Output each line of the material exactly as it stands.

● SUPPLIED INFORMATION:
>> START

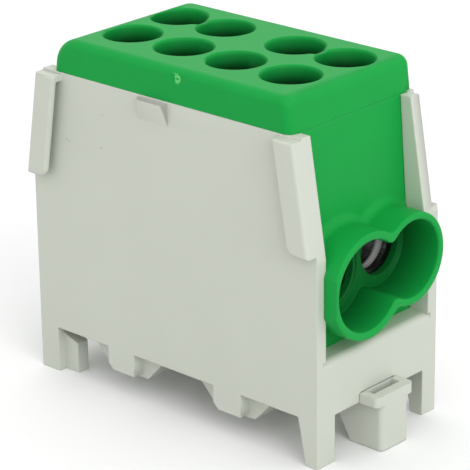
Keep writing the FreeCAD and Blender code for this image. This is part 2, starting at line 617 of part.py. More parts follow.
extrude(cap, "gate_mark", "XZ_Plane", "-HALF_WIDTH - 1", "mark_depth - HALF_WIDTH", [rectangle(
    "mark_left", "mark_right", "WALL_TOP + mark_bottom", "WALL_TOP + mark_top")], cut=True)


# Latch: a nose under the rail's edge, a loop for a screwdriver and a tongue with a push plate.
latch = new_body("rail_latch")
extrude(latch, "foot_and_nose", "XZ_Plane", "-latch_half_width", "latch_half_width", [[
    ("LATCH_HEEL", "latch_bottom"), ("LATCH_FRONT", "latch_bottom"), ("LATCH_FRONT", "TONGUE_BOTTOM"),
    ("NOSE_STOP", "TONGUE_BOTTOM"), ("NOSE_STOP - 0.1", "NOSE_TOP"), ("NOSE_TIP", "NOSE_TOP"),
    ("NOSE_LOW_X", "NOSE_LOW"),
]])
extrude(latch, "loop", "XY_Plane", "LOOP_BOTTOM", "LOOP_TOP", [rectangle(
    "HALF_LENGTH + box_gap", "LATCH_FRONT", "-loop_half_width", "loop_half_width")])
extrude(latch, "tongue", "XY_Plane", "TONGUE_BOTTOM", "TONGUE_TOP", [rectangle(
    "tongue_end", "HALF_LENGTH + 0.5", "-tongue_half_width", "tongue_half_width")])
extrude(latch, "push_plate", "XY_Plane", "TONGUE_TOP", "PUSH_TOP", [rectangle(
    "tongue_end", "tongue_end + push_thick", "-push_half_width", "push_half_width")])
extrude(latch, "driver_slot", "XY_Plane", "SLOT_FLOOR", "LOOP_TOP + 1", [rectangle(
    "SLOT_BACK", "SLOT_FRONT", "-slot_half_width", "slot_half_width")], cut=True)
dress(latch, "Fillet", "front_rounds", "loop_corner", lambda box, edge: (
    near(box.XMin, "LATCH_FRONT") and near(box.XMax, "LATCH_FRONT") and box.ZLength > 0.5
    and box.YLength < 0.01))


# Latch spring: a coil between the push plate and the post of the base.
spring = new_body("latch_spring")
wire_sketch = new_sketch(spring, "wire_section", "XZ_Plane", "0")
circle(wire_sketch, ("SPRING_START", "spring_radius"), "spring_wire / 2")
wire_sketch.setExpression("AttachmentOffset.Base.y", bound("SPRING_Z"))
doc.recompute()
coil = spring.newObject("PartDesign::AdditiveHelix", "coil")
coil.Profile = wire_sketch
coil.ReferenceAxis = (wire_sketch, ["H_Axis"])
coil.Mode = "height-turns-angle"
coil.setExpression("Height", bound("%s - %s" % ("SPRING_END", "SPRING_START")))
coil.setExpression("Turns", bound("spring_turns"))
doc.recompute()

PIECES = [base, shell, block] + screws + [cap, latch, spring]
doc.recompute()

for item in doc.Objects:
    if "Invalid" in item.State or "Error" in item.State:
        raise RuntimeError("%s failed: %s" % (item.Name, item.State))
for piece in PIECES:
    shape = piece.Shape
    if shape.isNull() or not shape.isValid() or not shape.Solids:
        raise RuntimeError(piece.Label + " has no valid solid")

os.makedirs("parts", exist_ok=True)
for piece in PIECES:
    piece.Shape.exportStep("parts/%s.step" % piece.Label)
    box = piece.Shape.BoundBox
    print("%-22s solids %d  volume %9.2f  x %.2f..%.2f  y %.2f..%.2f  z %.2f..%.2f" % (
        piece.Label, len(piece.Shape.Solids), piece.Shape.Volume,
        box.XMin, box.XMax, box.YMin, box.YMax, box.ZMin, box.ZMax))
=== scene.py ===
# %% [markdown]
# A rail-mounted branch terminal block, dressed around its CAD frame.
# The real thing is four mouldings around a metal block: a light grey base, a green box
# with a merged pair of wire tubes at each end, a green cap over the screws and a small
# grey latch. Most CAD pieces keep their shapes here, and four get a finer stand-in. Every
# piece gets the finish of a real moulding or turned part, in a studio whose camera stands
# where the photograph was taken from.

# %% Load the frame
import math

import bmesh
import bpy
from mathutils import Matrix, Vector


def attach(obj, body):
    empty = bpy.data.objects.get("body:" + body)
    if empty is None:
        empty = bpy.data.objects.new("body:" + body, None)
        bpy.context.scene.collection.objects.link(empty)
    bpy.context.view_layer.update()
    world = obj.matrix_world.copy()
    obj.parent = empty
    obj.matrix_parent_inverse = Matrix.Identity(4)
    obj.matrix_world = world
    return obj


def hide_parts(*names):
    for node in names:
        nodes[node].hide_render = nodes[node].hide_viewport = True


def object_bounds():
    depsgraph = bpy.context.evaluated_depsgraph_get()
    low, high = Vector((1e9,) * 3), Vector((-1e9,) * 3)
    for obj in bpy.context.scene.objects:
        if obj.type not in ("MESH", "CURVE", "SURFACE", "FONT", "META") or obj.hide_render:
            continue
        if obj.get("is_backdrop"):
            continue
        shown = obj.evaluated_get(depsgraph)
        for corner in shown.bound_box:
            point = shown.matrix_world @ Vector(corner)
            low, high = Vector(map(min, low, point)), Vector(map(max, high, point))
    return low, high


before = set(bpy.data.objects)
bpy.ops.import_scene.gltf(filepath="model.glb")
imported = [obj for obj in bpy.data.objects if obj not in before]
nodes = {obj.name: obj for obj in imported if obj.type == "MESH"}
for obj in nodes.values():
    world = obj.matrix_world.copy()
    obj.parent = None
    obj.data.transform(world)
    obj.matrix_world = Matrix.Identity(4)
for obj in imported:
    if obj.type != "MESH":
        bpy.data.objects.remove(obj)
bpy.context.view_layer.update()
MM = 0.001
print("CAD pieces:", len(nodes))

# %% [markdown]
# The camera's place is worked out from an azimuth, an elevation, a distance and the point
# it looks at, so each of them can be read. They were found by matching the straight edges
# of the block to the photograph. A long lens keeps the upright edges nearly parallel.

# %% Camera
SENSOR_WIDTH = 36.0
FOCAL_LENGTH = 189.4
AZIMUTH = math.radians(42.453)
ELEVATION = math.radians(21.414)
ROLL = math.radians(-0.772)
LOOK_AT = Vector((0.588, -0.240, 18.137)) * MM
DISTANCE = 265.92 * MM
NEAREST = 10 * MM
FARTHEST = 10.0


def place_camera():
    """A camera at the photographer's place, turned by a small roll."""
    back = Vector((
        math.sin(AZIMUTH) * math.cos(ELEVATION),
        -math.cos(AZIMUTH) * math.cos(ELEVATION),
        math.sin(ELEVATION),
    ))
    right = Vector((math.cos(AZIMUTH), math.sin(AZIMUTH), 0.0))
    up = back.cross(right)
    turned_right = right * math.cos(ROLL) + up * math.sin(ROLL)
    turned_up = up * math.cos(ROLL) - right * math.sin(ROLL)
    data = bpy.data.cameras.new("camera")
    data.lens = FOCAL_LENGTH
    data.sensor_width = SENSOR_WIDTH
    data.clip_start = NEAREST
    data.clip_end = FARTHEST
    camera = bpy.data.objects.new("camera", data)
    bpy.context.scene.collection.objects.link(camera)
    turn = Matrix((turned_right, turned_up, back)).transposed().to_4x4()
    camera.matrix_world = Matrix.Translation(LOOK_AT + back * DISTANCE) @ turn
    bpy.context.scene.camera = camera
    return camera


camera = place_camera()
bpy.context.scene.view_settings.view_transform = "Standard"
print("camera in mm:", [round(v / MM, 1) for v in camera.matrix_world.translation])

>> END

● THE OUTPUT:
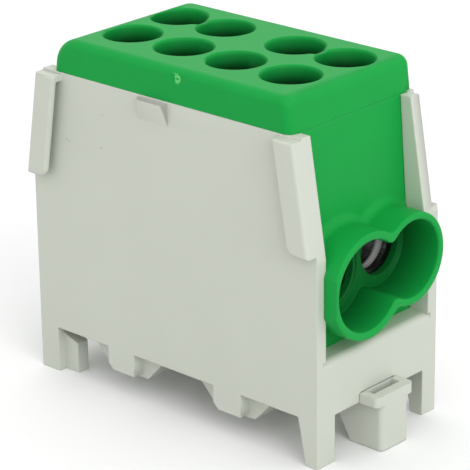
Keep writing the FreeCAD and Blender code for this image. This is part 2, starting at line 617 of part.py. More parts follow.
extrude(cap, "gate_mark", "XZ_Plane", "-HALF_WIDTH - 1", "mark_depth - HALF_WIDTH", [rectangle(
    "mark_left", "mark_right", "WALL_TOP + mark_bottom", "WALL_TOP + mark_top")], cut=True)


# Latch: a nose under the rail's edge, a loop for a screwdriver and a tongue with a push plate.
latch = new_body("rail_latch")
extrude(latch, "foot_and_nose", "XZ_Plane", "-latch_half_width", "latch_half_width", [[
    ("LATCH_HEEL", "latch_bottom"), ("LATCH_FRONT", "latch_bottom"), ("LATCH_FRONT", "TONGUE_BOTTOM"),
    ("NOSE_STOP", "TONGUE_BOTTOM"), ("NOSE_STOP - 0.1", "NOSE_TOP"), ("NOSE_TIP", "NOSE_TOP"),
    ("NOSE_LOW_X", "NOSE_LOW"),
]])
extrude(latch, "loop", "XY_Plane", "LOOP_BOTTOM", "LOOP_TOP", [rectangle(
    "HALF_LENGTH + box_gap", "LATCH_FRONT", "-loop_half_width", "loop_half_width")])
extrude(latch, "tongue", "XY_Plane", "TONGUE_BOTTOM", "TONGUE_TOP", [rectangle(
    "tongue_end", "HALF_LENGTH + 0.5", "-tongue_half_width", "tongue_half_width")])
extrude(latch, "push_plate", "XY_Plane", "TONGUE_TOP", "PUSH_TOP", [rectangle(
    "tongue_end", "tongue_end + push_thick", "-push_half_width", "push_half_width")])
extrude(latch, "driver_slot", "XY_Plane", "SLOT_FLOOR", "LOOP_TOP + 1", [rectangle(
    "SLOT_BACK", "SLOT_FRONT", "-slot_half_width", "slot_half_width")], cut=True)
dress(latch, "Fillet", "front_rounds", "loop_corner", lambda box, edge: (
    near(box.XMin, "LATCH_FRONT") and near(box.XMax, "LATCH_FRONT") and box.ZLength > 0.5
    and box.YLength < 0.01))


# Latch spring: a coil between the push plate and the post of the base.
spring = new_body("latch_spring")
wire_sketch = new_sketch(spring, "wire_section", "XZ_Plane", "0")
circle(wire_sketch, ("SPRING_START", "spring_radius"), "spring_wire / 2")
wire_sketch.setExpression("AttachmentOffset.Base.y", bound("SPRING_Z"))
doc.recompute()
coil = spring.newObject("PartDesign::AdditiveHelix", "coil")
coil.Profile = wire_sketch
coil.ReferenceAxis = (wire_sketch, ["H_Axis"])
coil.Mode = "height-turns-angle"
coil.setExpression("Height", bound("%s - %s" % ("SPRING_END", "SPRING_START")))
coil.setExpression("Turns", bound("spring_turns"))
doc.recompute()

PIECES = [base, shell, block] + screws + [cap, latch, spring]
doc.recompute()

for item in doc.Objects:
    if "Invalid" in item.State or "Error" in item.State:
        raise RuntimeError("%s failed: %s" % (item.Name, item.State))
for piece in PIECES:
    shape = piece.Shape
    if shape.isNull() or not shape.isValid() or not shape.Solids:
        raise RuntimeError(piece.Label + " has no valid solid")

os.makedirs("parts", exist_ok=True)
for piece in PIECES:
    piece.Shape.exportStep("parts/%s.step" % piece.Label)
    box = piece.Shape.BoundBox
    print("%-22s solids %d  volume %9.2f  x %.2f..%.2f  y %.2f..%.2f  z %.2f..%.2f" % (
        piece.Label, len(piece.Shape.Solids), piece.Shape.Volume,
        box.XMin, box.XMax, box.YMin, box.YMax, box.ZMin, box.ZMax))
=== scene.py ===
# %% [markdown]
# A rail-mounted branch terminal block, dressed around its CAD frame.
# The real thing is four mouldings around a metal block: a light grey base, a green box
# with a merged pair of wire tubes at each end, a green cap over the screws and a small
# grey latch. Most CAD pieces keep their shapes here, and four get a finer stand-in. Every
# piece gets the finish of a real moulding or turned part, in a studio whose camera stands
# where the photograph was taken from.

# %% Load the frame
import math

import bmesh
import bpy
from mathutils import Matrix, Vector


def attach(obj, body):
    empty = bpy.data.objects.get("body:" + body)
    if empty is None:
        empty = bpy.data.objects.new("body:" + body, None)
        bpy.context.scene.collection.objects.link(empty)
    bpy.context.view_layer.update()
    world = obj.matrix_world.copy()
    obj.parent = empty
    obj.matrix_parent_inverse = Matrix.Identity(4)
    obj.matrix_world = world
    return obj


def hide_parts(*names):
    for node in names:
        nodes[node].hide_render = nodes[node].hide_viewport = True


def object_bounds():
    depsgraph = bpy.context.evaluated_depsgraph_get()
    low, high = Vector((1e9,) * 3), Vector((-1e9,) * 3)
    for obj in bpy.context.scene.objects:
        if obj.type not in ("MESH", "CURVE", "SURFACE", "FONT", "META") or obj.hide_render:
            continue
        if obj.get("is_backdrop"):
            continue
        shown = obj.evaluated_get(depsgraph)
        for corner in shown.bound_box:
            point = shown.matrix_world @ Vector(corner)
            low, high = Vector(map(min, low, point)), Vector(map(max, high, point))
    return low, high


before = set(bpy.data.objects)
bpy.ops.import_scene.gltf(filepath="model.glb")
imported = [obj for obj in bpy.data.objects if obj not in before]
nodes = {obj.name: obj for obj in imported if obj.type == "MESH"}
for obj in nodes.values():
    world = obj.matrix_world.copy()
    obj.parent = None
    obj.data.transform(world)
    obj.matrix_world = Matrix.Identity(4)
for obj in imported:
    if obj.type != "MESH":
        bpy.data.objects.remove(obj)
bpy.context.view_layer.update()
MM = 0.001
print("CAD pieces:", len(nodes))

# %% [markdown]
# The camera's place is worked out from an azimuth, an elevation, a distance and the point
# it looks at, so each of them can be read. They were found by matching the straight edges
# of the block to the photograph. A long lens keeps the upright edges nearly parallel.

# %% Camera
SENSOR_WIDTH = 36.0
FOCAL_LENGTH = 189.4
AZIMUTH = math.radians(42.453)
ELEVATION = math.radians(21.414)
ROLL = math.radians(-0.772)
LOOK_AT = Vector((0.588, -0.240, 18.137)) * MM
DISTANCE = 265.92 * MM
NEAREST = 10 * MM
FARTHEST = 10.0


def place_camera():
    """A camera at the photographer's place, turned by a small roll."""
    back = Vector((
        math.sin(AZIMUTH) * math.cos(ELEVATION),
        -math.cos(AZIMUTH) * math.cos(ELEVATION),
        math.sin(ELEVATION),
    ))
    right = Vector((math.cos(AZIMUTH), math.sin(AZIMUTH), 0.0))
    up = back.cross(right)
    turned_right = right * math.cos(ROLL) + up * math.sin(ROLL)
    turned_up = up * math.cos(ROLL) - right * math.sin(ROLL)
    data = bpy.data.cameras.new("camera")
    data.lens = FOCAL_LENGTH
    data.sensor_width = SENSOR_WIDTH
    data.clip_start = NEAREST
    data.clip_end = FARTHEST
    camera = bpy.data.objects.new("camera", data)
    bpy.context.scene.collection.objects.link(camera)
    turn = Matrix((turned_right, turned_up, back)).transposed().to_4x4()
    camera.matrix_world = Matrix.Translation(LOOK_AT + back * DISTANCE) @ turn
    bpy.context.scene.camera = camera
    return camera


camera = place_camera()
bpy.context.scene.view_settings.view_transform = "Standard"
print("camera in mm:", [round(v / MM, 1) for v in camera.matrix_world.translation])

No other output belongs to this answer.